There was a segment of the film dealing with the death penalty.
They showed many people protesting Bush's frequent use of capital punishment.
They did not give much time to people who support its use. Then they
cut to a presidential debate where Bush was defending his record on that
subject, and Al Gore was asked how he felt. He admitted that he was
in favor of the death penalty too. The moderator, Jim Lehrer held
his hands up and asked "What's the difference?"
Which is related to another theme of the movie: The two major
parties are not inclusive. There are a lot of people who are
not represented, and a lot of important issues that are not discussed at
all. Women, minorities, young people are not to be found in either
party except as tokens. Drugs and the rising prison population are
just never mentioned. It's as if these problems don't exist.
The film does not follow the candidates around the country. They
are not the focus. It's on the people the support them and those
who are active in politics that Hoffman is interested in. After the
conventions, it fast forwards to election day, and then has a brief segment
on the recount vote in Florida.
The main point of the film is to make people contemplate the political
system we have in the US. And it does that very well at that.
In showing so many activists of all different stripes, the film was almost
daring you to go out and do something if you don't like what your seeing.
After all, the people in the film did.
The Party's Over was released by Film Movement.
This company buys the rights to independent and foreign films, and then
releases them theatrically and on DVD at the same time. To be eligible
for purchase, a film have to have been entered into competition at one
of the major film festivals. Most that they aquire have won awards.
Since these are small art house films that not everyone is able to see,
it distributes them to a wider audience. Each DVD contains a short
and other extras. Making it an attractive package for those
who like independent film.
Film Movement DVDs are released monthly, and only
available by subscription. (Past DVDs are available through their web site
at a higher cost.) This cuts out the middle man and also allows them
to have a good estimate of the number of DVDs that they will sell for each
title. It is a very good idea, and one that I hope fares well.
The subscription rates are very reasonable.
The audio is presented in Dolby Digital 2.0. There are no subtitles
and no alternate languages. The sound varies but is generally very
good. In some of the crowded convention scenes there is a lot of
noise, and it's hard to hear. The background noise in some scenes
gets distracting, but there really isn't anything the film makers could
have done about it, given the circumstances under which it was filmed.
The film is widescreen but it is not anamorphic. I think it is
a disgrace that Film Movement does not release their DVDs enhanced for
16:9 televisions. The people they are targeting, independent and
foreign film buffs, are the people most likely to want an anamorphic disc.
Other than that, there were some digital artifacts, but they didn't
jump out at you. Horizontal lines flickered as the camera moved perpendicular
to them, and horizontal lines had a stair step effect. It was not
as bad as many DVDs though. The dreaded edge enhancement is present,
but not to a great extent. In some scenes it is more apparent than
others, but it never gets annoying.
The colors were okay, not bright and dynamic, but not faded and dull.

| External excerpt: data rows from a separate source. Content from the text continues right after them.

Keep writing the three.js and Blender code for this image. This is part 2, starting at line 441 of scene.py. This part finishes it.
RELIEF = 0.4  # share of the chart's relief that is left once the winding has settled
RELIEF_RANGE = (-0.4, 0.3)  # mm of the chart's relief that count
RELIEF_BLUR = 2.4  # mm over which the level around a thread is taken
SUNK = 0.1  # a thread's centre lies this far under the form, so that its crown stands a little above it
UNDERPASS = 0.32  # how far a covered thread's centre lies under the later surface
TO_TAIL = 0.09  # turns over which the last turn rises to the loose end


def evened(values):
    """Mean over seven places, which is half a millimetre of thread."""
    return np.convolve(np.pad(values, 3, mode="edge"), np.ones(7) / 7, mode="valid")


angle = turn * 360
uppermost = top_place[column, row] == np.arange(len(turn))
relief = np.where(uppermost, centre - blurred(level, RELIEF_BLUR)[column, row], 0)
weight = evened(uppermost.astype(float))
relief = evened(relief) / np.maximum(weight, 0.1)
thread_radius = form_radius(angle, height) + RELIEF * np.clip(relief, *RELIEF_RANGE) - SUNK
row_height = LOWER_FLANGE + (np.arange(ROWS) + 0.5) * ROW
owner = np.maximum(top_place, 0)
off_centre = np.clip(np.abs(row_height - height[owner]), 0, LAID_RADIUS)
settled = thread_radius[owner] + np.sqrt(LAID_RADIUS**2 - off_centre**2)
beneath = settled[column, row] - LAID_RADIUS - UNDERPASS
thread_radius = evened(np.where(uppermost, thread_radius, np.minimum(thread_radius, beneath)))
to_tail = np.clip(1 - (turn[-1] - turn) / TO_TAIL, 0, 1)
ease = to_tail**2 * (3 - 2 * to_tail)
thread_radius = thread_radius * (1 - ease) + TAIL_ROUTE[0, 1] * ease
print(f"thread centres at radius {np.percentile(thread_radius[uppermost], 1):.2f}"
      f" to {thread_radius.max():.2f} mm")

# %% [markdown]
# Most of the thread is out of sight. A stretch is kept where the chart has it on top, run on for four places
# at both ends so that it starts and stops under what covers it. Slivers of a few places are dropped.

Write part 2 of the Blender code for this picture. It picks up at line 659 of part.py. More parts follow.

Given the subject matter it was appropriate.
The Film Movement discs I've seen have very nice in terms of extras.
This is no exception.
There is one thing that was very negative about the disc though:
Before the movie, there is an unskipable commercial, almost two minutes
long, for Film Movement. They disable all the buttons (except "menu")
so you can not fast forward or skip to the next chapter. I thought
this was a strange thing to do, since most people who watch the DVD will
be familiar with the company already. Film Movements does not allow
their movies to be rented, so that can't be the reason either. I
was very disappointed in this.
Interviews: Three extended
interviews with Michael Moore (7 minutes,) Eddie Vedder (3 ½ minutes,)
and Billy Baldwin (5 ½ minutes.) These were good extras to
include. Moore's interview was the most interesting.
Commentary: Full length audio
commentary by host Phillip Seymour Hoffman and producer/co-director Rebecca
Chaiklin. I am always glad when a commentary track is included on
a DVD, and I've heard a lot of them. This one isn't the greatest,
but isn't a disaster either. The two filmmakers are able to espouse
a little bit more than they did in the film, and flesh out some of the
ideas that they illustrated in the movie. It doesn't add to much,
since they did a good job of covering things in the film itself.
Much of the commentary sounds like old friends reminiscing, which I guess
it is. "Do you remember when we filmed that?" gets asked a lot.
There are several long pauses. It was a good thing to include on
the disc, but it doesn't add much to the film.
Short: Eau: This
12 minute short from Belgium was directed by Dominique Standaert.
It is shot in black and white and takes place in the Congo in 1960.
Two people, and white Belgian man and a black native woman are trying to
flee a country in the throws of war.
This short is excellent. You feel the confusion and uncertainty
the characters do. It is beautifully filmed and well paced, it is
worth seeking out.
The dialog to this short is in French and English. Unfortunately,
there are burned in subtitles for the French portion, and none for the
English. I can not think why they did not have removable subtitles
to this film. It would have been very easy to do, and would have
improved the disc.
Other Extras: The disc also
contains a trailer for the feature, and one for Ginger and Cinnamon,
the next DVD in the series. There are text biographies of the host
I'm starting to like Film Movements. I wish they would spend a
little bit more time on encoding, and release their films enhanced for
16:9 screens, but they are still
young and hopefully will evolve. They put out good movies that
I would otherwise not have the chance to see. This film is no exception.
It is not an gripping film, there is not much confrontation or friction.
But it is a quality film. It's basically a look of the political
landscape during the last presidential election. Like Tocqueville's
book from over 170 years ago, many of the points it makes are still relevant
As far as the movie's attempt to get people interested and involved
in politics, I'm not sure how well it succeeds. You have to have
a certain interest in politics to begin with to even watch the film.
The movie isn't exciting and dynamic, but then again politics isn't either.
Even if it does not totally succeed, it is a very good effort.
If you are a political junky, this movie is highly recommended.
Recommended to anyone who is slightly interested in how our country works.